Part 3: Other approaches

Muddle through doing generally good things

Implement many risk-reduction interventions simultaneously without committing to a single theory of victory. This usually relies on hoping that the combination provides a sufficient safety margin, or a clearer strategy will emerge in future.

This cluster acknowledges uncertainty about which approaches will work and hedges across multiple strategies, often emphasizing near-term concrete actions over long-term strategic coherence.

Resources:

  • A Playbook for AI Risk Reduction (Holden Karnofsky) - Four intervention categories (alignment research, standards, careful AI development, information security) implemented in parallel.
  • Catastrophic Risks from Unsafe AI (YouTube) - Three-pillar framework (prevent, mitigate, coordinate) with concrete interventions across all areas simultaneously.
  • What Success Looks Like (EA Forum) - Scenario 2 "Combination of many technical and governance strategies works" through portfolio approach.
  • The AI Regulator's Toolbox (Adam Jones) - Comprehensive catalog of concrete governance interventions available to regulators, from compute governance to liability frameworks.
  • Survey on Intermediate Goals (Rethink Priorities) - "Humanity muddles through" theory of victory using range of risk-reduction methods without single coordinating mechanism.
  • UK AI Safety Institute Research Agenda (AISI) - Evaluating risks and mitigations to these risks, to achieve policymaker awareness, and identify and promote best practice in government, model developers and deployers.
  • Action Plan to Increase the Safety and Security of Advanced AI (Gladstone) - Progressive government capacity building across multiple areas (regulation, research, international cooperation) without single strategic commitment.

Some combination of the above

Okay, so this isn’t really its own strategy. But weirdly when I speak to people they often forget that this is an option (and possibly quite a good one!).

Diversifying across strategies provides insurance against inevitable forecasting errors. We don't know which coordination problems will prove tractable, which technical approaches will work, or which geopolitical scenarios will unfold.

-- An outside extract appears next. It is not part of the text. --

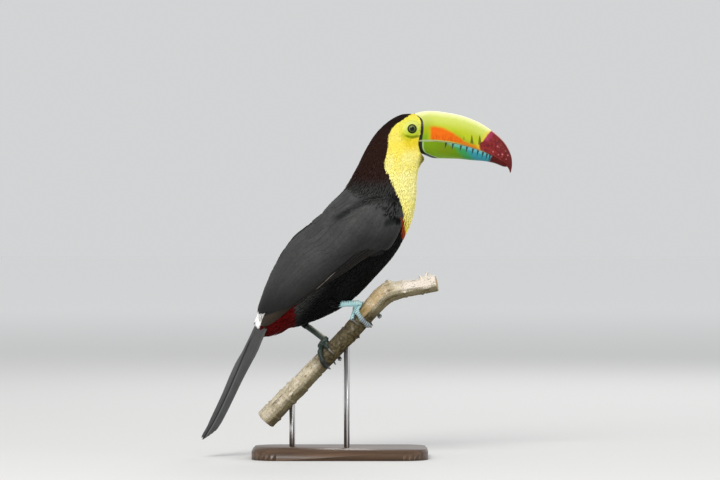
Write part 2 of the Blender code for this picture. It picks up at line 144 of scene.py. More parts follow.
class Paint:
    """A material being made: a Principled shader and the nodes that feed it."""

    def __init__(self, name, **settings):
        self.material = bpy.data.materials.new(name)
        self.material.use_nodes = True
        self.tree = self.material.node_tree
        self.shader = self.tree.nodes["Principled BSDF"]
        for words, value in settings.items():
            self.set(words.replace("_", " "), value)

    def feed(self, socket, value):
        if isinstance(value, Wire):
            self.tree.links.new(value.socket, socket)
        elif hasattr(socket.default_value, "__len__") and isinstance(value, tuple):
            socket.default_value = (*value, 1.0)[: len(socket.default_value)]
        else:
            socket.default_value = value

    def node(self, kind, settings=(), inputs=()):
        """Adds a node: its settings are set first, then its sockets are fed."""
        made = self.tree.nodes.new("ShaderNode" + kind)
        for name, value in dict(settings).items():
            setattr(made, name, value)
        for name, value in dict(inputs).items():
            self.feed(made.inputs[name], value)
        return made

    def wire(self, kind, settings=(), inputs=(), output=0):
        """Adds a node and gives one of its outputs."""
        return Wire(self, self.node(kind, settings, inputs).outputs[output])

    def place(self):
        """Object coordinates in millimetres."""
        return self.scaled(self.wire("TexCoord", output="Object"), 1 / MM)

    def attribute(self, name, output="Fac"):
        return self.wire("Attribute", {"attribute_name": name}, output=output)

    def scaled(self, vector, factor):
        return self.wire("VectorMath", {"operation": "SCALE"}, {0: vector, "Scale": factor})

    def stretched(self, vector, factors):
        return self.wire("VectorMath", {"operation": "MULTIPLY"}, {0: vector, 1: factors})

    def distance(self, vector, point):
        return self.wire("VectorMath", {"operation": "DISTANCE"}, {0: vector, 1: point}, "Value")

    def axes(self, vector):
        return [Wire(self, output) for output in self.node("SeparateXYZ", inputs={0: vector}).outputs]

    def noise(self, vector, scale, detail=3, roughness=0.55):
        inputs = {"Vector": vector, "Scale": scale, "Detail": detail, "Roughness": roughness}
        return self.wire("TexNoise", inputs=inputs, output="Fac")

    def cells(self, vector, scale):
        """How far a place is from the nearest of many scattered points."""
        return self.wire("TexVoronoi", inputs={"Vector": vector, "Scale": scale}, output="Distance")

    def step(self, value, low, high):
        """0 below low and 1 above high, with a smooth change between; low may be the higher."""
        inputs = {"Value": value, "From Min": low, "From Max": high}
        return self.wire("MapRange", {"interpolation_type": "SMOOTHSTEP"}, inputs)

    def span(self, value, low, first, last, high):
        """1 from first to last, and 0 below low and above high."""
        return self.step(value, low, first) * self.step(value, high, last)

    def beside(self, value, middle, far, near):
        """1 within near of the middle, and 0 further than far from it."""
        return self.step(abs(value - middle), far, near)

    def curve(self, value, points):
        """A smooth curve through (value, result) points."""
        (first, last), results = (points[0][0], points[-1][0]), [p[1] for p in points]
        low, high = min(results), max(results)
        node = self.node("FloatCurve", inputs={"Value": (value - first) / (last - first)})
        line = node.mapping.curves[0]
        spots = [((at - first) / (last - first), (y - low) / (high - low)) for at, y in points]
        line.points[0].location, line.points[1].location = spots[0], spots[-1]
        for spot in spots[1:-1]:
            line.points.new(*spot)
        node.mapping.update()
        return Wire(self, node.outputs[0]) * (high - low) + low

    def mix(self, share, first, second, blend="MIX"):
        inputs = {0: share, 6: first, 7: second}
        return self.wire("Mix", {"data_type": "RGBA", "blend_type": blend}, inputs, 2)

    def layers(self, colour, *layers):
        """Lays tones over a colour one after another, each by its share."""
        for share, tone in layers:
            colour = self.mix(share, colour, tone)
        return colour

    def bump(self, height, strength, distance):
        inputs = {"Height": height, "Strength": strength, "Distance": distance}
        self.set("Normal", self.wire("Bump", inputs=inputs))

    def set(self, name, value):
        """Feeds one of the shader's own sockets, whatever the case of its name."""
        sockets = {socket.name.lower(): socket for socket in self.shader.inputs}
        self.feed(sockets[name.lower()], value)

    def done(self, colour):
        self.set("Base Color", colour)
        return self.material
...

Additionally, many strategies actually work better together:

  • International safe actors + deterrence: Deterrence means that safe actors gain breathing room to spend more time on safety. Additionally, the benefits produced by the safe actors could be distributed in exchange for compliance with deterrence measures, encouraging international cooperation.
  • Hostile + cooperative deterrence: The credible threat of hostile measures makes cooperative agreements more attractive.
  • Societal resilience + deterrence: Deterrence could stop most threats, and then society can withstand the few bad actors remaining. This effectively offers a defence-in-depth approach.
  • Domestic safe actors + international safe actors: Having domestic AI capabilities provides diplomatic leverage, and more likely to be able to lead the world into having an international safe actor. Safety research can also be exported from domestic safe actors to international projects.

Finally, different strategies require different talent. This might look like:

  • technical researchers for the safe actor and domestic strategies
  • political experts on the deterrence and international strategies; and
  • entrepreneurs for the societal resilience strategy.

This diversity allows us to leverage more talent across many valuable bets.

The most promising path forward probably involves different groups working on different strategies simultaneously - playing to their comparative advantages while staying loosely coordinated.